• MATERIAL FOR THE TASK

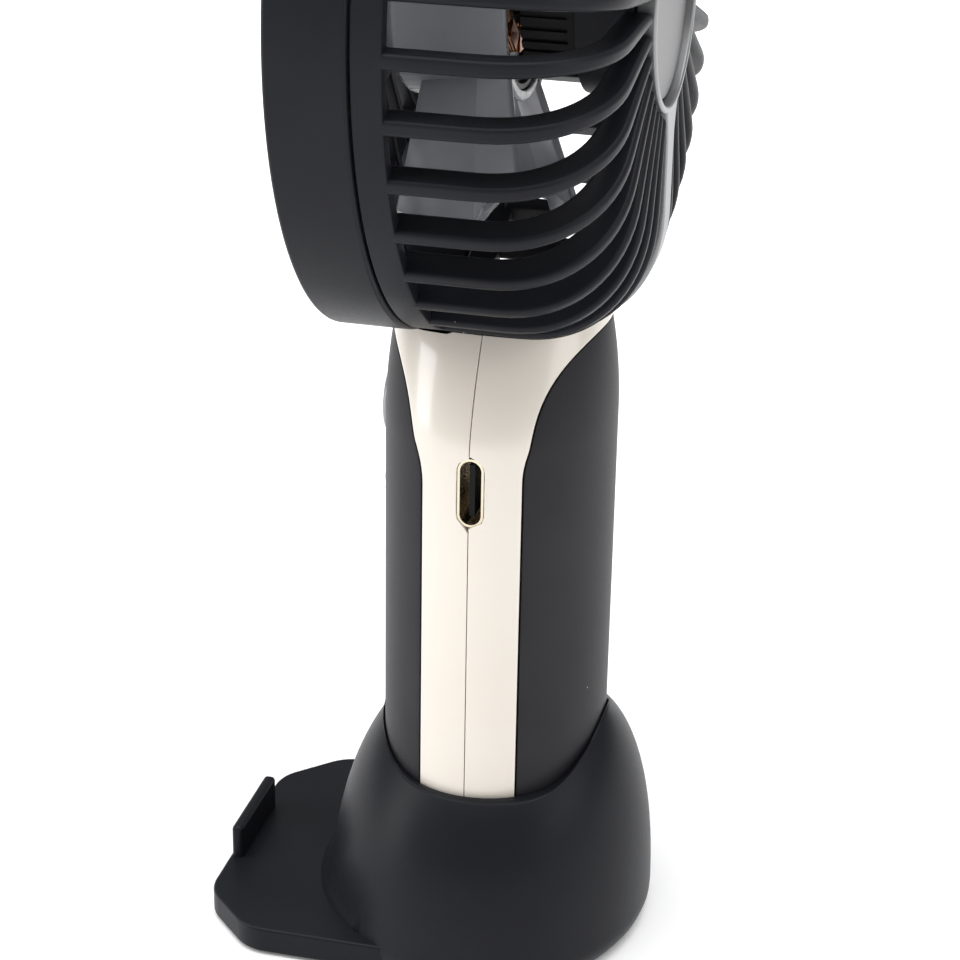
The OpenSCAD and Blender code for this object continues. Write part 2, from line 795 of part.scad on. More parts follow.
module above_rim() {
    ys = [for (y = [-20:1:20]) y];
    translate([-BIG / 2, 0, 0]) rotate([90, 0, 90]) linear_extrude(BIG)
        polygon(concat([for (y = ys) [y, rim_z(y)]], [[20, 80], [-20, 80]]));
}

dock_boss = [[-19.8, 4.5], [19.8, 4.5], [-14, -27], [14, -27]];

module dock_shell() {
    color(charcoal)
        difference() {
            union() {
                difference() {
                    union() {
                        loft([for (z = dome_levels) dome_ring(z, foot_inset(z))]);
                        translate([0, 0, skirt_z]) linear_extrude(tray_top - skirt_z - 0.7) tray_outline(0);
                        translate([0, 0, tray_top - 0.8]) linear_extrude(0.45) tray_outline(0.2);
                        translate([0, 0, tray_top - 0.4]) linear_extrude(0.4) tray_outline(0.6);
                    }
                    // hollow underside
                    translate([0, 0, -1]) linear_extrude(tray_top - 0.6) tray_outline(dock_wall);
                    difference() {
                        loft([for (z = [0, 4, 9, 15, 19]) dome_ring(z, dock_wall + (z < 1 ? lower_inset : 0))]);
                        loft([oval(grip_rx + 2, grip_ry + 2, grip_ry + 2, 3.4),
                            oval(grip_rx + 2, grip_ry + 2, grip_ry + 2, 40)]);
                    }
                }
                // screw bosses
                for (p = dock_boss)
                    translate([p[0], p[1], 2.4]) cylinder(r = 2, h = abs(p[1]) > 20 ? 1.4 : 8);
                // lip of the phone tray
                translate([-lip_hl, 0.35 - tray_reach, skirt_z + 1]) cube([2 * lip_hl, 1.6, tray_top + lip_h - skirt_z - 1]);
            }
            loft([oval(grip_rx + fit_gap, grip_ry + fit_gap, grip_ry + fit_gap, socket_floor),
                oval(grip_rx + fit_gap, grip_ry + fit_gap, grip_ry + fit_gap, 60)]);
            above_rim();
            for (p = dock_boss)
                translate([p[0], p[1], 0]) cylinder(r = 0.95, h = abs(p[1]) > 20 ? 3.3 : 9);
        }
}

module dock_base_plate() {
    color(charcoal)
        difference() {
            union() {
                translate([0, 0, 0.6]) linear_extrude(1.6) tray_outline(dock_wall + plate_gap);
                translate([0, 0, 0.6]) linear_extrude(1.6)
                    polygon([for (p = dome_ring(0.6, dock_wall + lower_inset + plate_gap)) [p[0], p[1]]]);
            }
            linear_extrude(1.1) pad_outline(-0.15);
            for (p = dock_boss)
                translate([p[0], p[1], 0]) cylinder(r = 1.1, h = 4);
            for (p = dock_boss)
                translate([p[0], p[1], 0]) cylinder(r = 2, h = 1.4);
        }
}

module pad_outline(d) {
    polygon([for (p = oval(17.6 - d, 18 - d, 17 - d, 0)) [p[0], p[1]]]);
}

module dock_pad() {
    color("#1c1d1f") linear_extrude(1.05) pad_outline(0);
}

module dock_screws() {
    color(steel)
        for (p = dock_boss)
            translate([p[0], p[1], 0.65]) rotate([180, 0, 0]) pan_screw(1.8, 0.7, 0.9, abs(p[1]) > 20 ? 1.8 : 6.5);
}

dock_shell();
dock_base_plate();
dock_pad();
dock_screws();
handle_front_half();
handle_rear_half();
front_panel();
rear_panel();
handle_screws();
battery_cell();
battery_tabs();
main_board();
usb_shell();
usb_tongue();
tact_switch();
status_leds();
light_guide();
power_button();
motor_leads();
rear_cage();
rear_trim();
rear_disc();
motor_base();
motor_screws();
motor_bearings();
stator_core();
stator_coils();
rotor_bell();
magnet_ring();
motor_shaft();
shaft_clip();
impeller();
front_grille();
front_hub_ring();
front_hub_disc();
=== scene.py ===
# %% [markdown]
# # A handheld fan in its dock
# The CAD model gives every size, place and joint. This script gives the looks. It loads the packed
# parts, rebuilds the outer pieces as smooth meshes with soft edges, and gives every part a finish
# made of nodes. Each step has a short note first, then the code, and the code prints what it made.

# %% Load the frame
import bpy
import bmesh
import json
import math
from mathutils import Matrix, Vector


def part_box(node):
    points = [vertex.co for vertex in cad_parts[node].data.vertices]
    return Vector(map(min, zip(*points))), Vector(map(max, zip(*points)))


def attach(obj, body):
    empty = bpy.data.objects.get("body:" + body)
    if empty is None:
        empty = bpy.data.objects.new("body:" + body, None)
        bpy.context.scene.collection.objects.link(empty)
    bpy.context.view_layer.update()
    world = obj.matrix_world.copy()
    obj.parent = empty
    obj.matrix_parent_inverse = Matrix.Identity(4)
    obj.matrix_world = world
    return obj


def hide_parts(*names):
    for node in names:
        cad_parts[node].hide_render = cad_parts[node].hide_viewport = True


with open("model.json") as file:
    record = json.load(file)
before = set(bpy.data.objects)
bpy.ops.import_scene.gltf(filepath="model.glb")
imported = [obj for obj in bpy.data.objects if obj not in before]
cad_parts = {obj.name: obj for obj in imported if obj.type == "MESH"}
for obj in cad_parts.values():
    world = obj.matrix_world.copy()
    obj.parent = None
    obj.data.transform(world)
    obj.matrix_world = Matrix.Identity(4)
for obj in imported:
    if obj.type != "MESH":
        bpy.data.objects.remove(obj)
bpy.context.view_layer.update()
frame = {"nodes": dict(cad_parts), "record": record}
scene = bpy.context.scene

# %% [markdown]
# ## Camera
# The camera is described the way a person would place it: how far round, how high, and which point
# it stands at. A slight roll matches a hand-held shot. The three turned axes are worked out from
# those angles and written into the camera's matrix, which is exact and needs no constraint.

# %% Camera
camera_turn = math.radians(103.63)
camera_height = math.radians(24.0)
camera_roll = math.radians(-1.017)
camera_place = Vector((0.283809, 0.066067, 0.191083))

back = Vector((math.sin(camera_turn) * math.cos(camera_height),
               -math.cos(camera_turn) * math.cos(camera_height), math.sin(camera_height)))
right = Vector((math.cos(camera_turn), math.sin(camera_turn), 0))
up = back.cross(right)
roll_cos, roll_sin = math.cos(camera_roll), math.sin(camera_roll)
side_axis = roll_cos * right - roll_sin * up
top_axis = roll_sin * right + roll_cos * up

camera_data = bpy.data.cameras.new("camera")
camera_data.sensor_width = 36
camera_data.lens = 94.43
camera_data.clip_start = 0.01
camera = bpy.data.objects.new("camera", camera_data)
camera_axes = Matrix((side_axis, top_axis, back)).transposed()
camera.matrix_world = Matrix.LocRotScale(camera_place, camera_axes, None)
scene.collection.objects.link(camera)
scene.camera = camera
print("camera looks along", [round(-x, 3) for x in back])

# %% [markdown]
# ## Floor and light
# A product table is a white sweep under large soft lights. One big plane is the floor. It glows
# more with distance from the object, so it stays white far away and throws little light up at the
# object. A dim even world fills the shadows, and three area lights shape the form: a broad one
# above, a tall strip on the camera's left and a weak one from the right.

# %% Floor
floor_mesh = bpy.data.meshes.new("floor")
floor_bm = bmesh.new()
bmesh.ops.create_grid(floor_bm, x_segments=1, y_segments=1, size=4)
floor_bm.to_mesh(floor_mesh)
floor_bm.free()
floor = bpy.data.objects.new("floor", floor_mesh)
scene.collection.objects.link(floor)

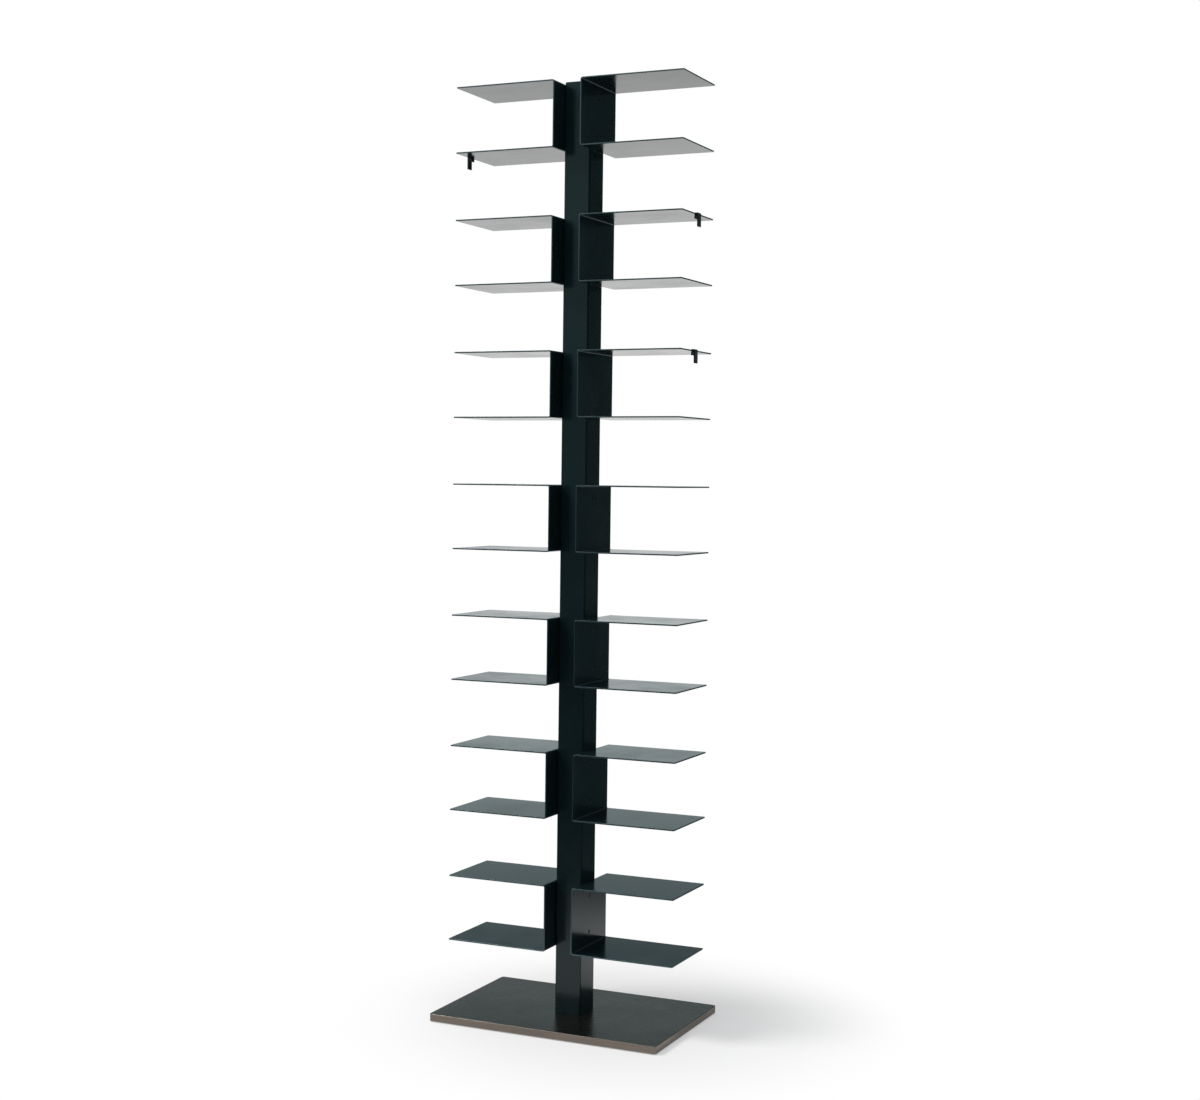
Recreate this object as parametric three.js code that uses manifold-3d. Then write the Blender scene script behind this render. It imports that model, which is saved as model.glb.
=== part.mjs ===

• AIM
Of the lines above, retype only those from the line containing "dock_shell();" through the line containing "obj.matrix_world = world", including both, exactly.

• REPLY
dock_shell();
dock_base_plate();
dock_pad();
dock_screws();
handle_front_half();
handle_rear_half();
front_panel();
rear_panel();
handle_screws();
battery_cell();
battery_tabs();
main_board();
usb_shell();
usb_tongue();
tact_switch();
status_leds();
light_guide();
power_button();
motor_leads();
rear_cage();
rear_trim();
rear_disc();
motor_base();
motor_screws();
motor_bearings();
stator_core();
stator_coils();
rotor_bell();
magnet_ring();
motor_shaft();
shaft_clip();
impeller();
front_grille();
front_hub_ring();
front_hub_disc();
=== scene.py ===
# %% [markdown]
# # A handheld fan in its dock
# The CAD model gives every size, place and joint. This script gives the looks. It loads the packed
# parts, rebuilds the outer pieces as smooth meshes with soft edges, and gives every part a finish
# made of nodes. Each step has a short note first, then the code, and the code prints what it made.

# %% Load the frame
import bpy
import bmesh
import json
import math
from mathutils import Matrix, Vector


def part_box(node):
    points = [vertex.co for vertex in cad_parts[node].data.vertices]
    return Vector(map(min, zip(*points))), Vector(map(max, zip(*points)))


def attach(obj, body):
    empty = bpy.data.objects.get("body:" + body)
    if empty is None:
        empty = bpy.data.objects.new("body:" + body, None)
        bpy.context.scene.collection.objects.link(empty)
    bpy.context.view_layer.update()
    world = obj.matrix_world.copy()
    obj.parent = empty
    obj.matrix_parent_inverse = Matrix.Identity(4)
    obj.matrix_world = world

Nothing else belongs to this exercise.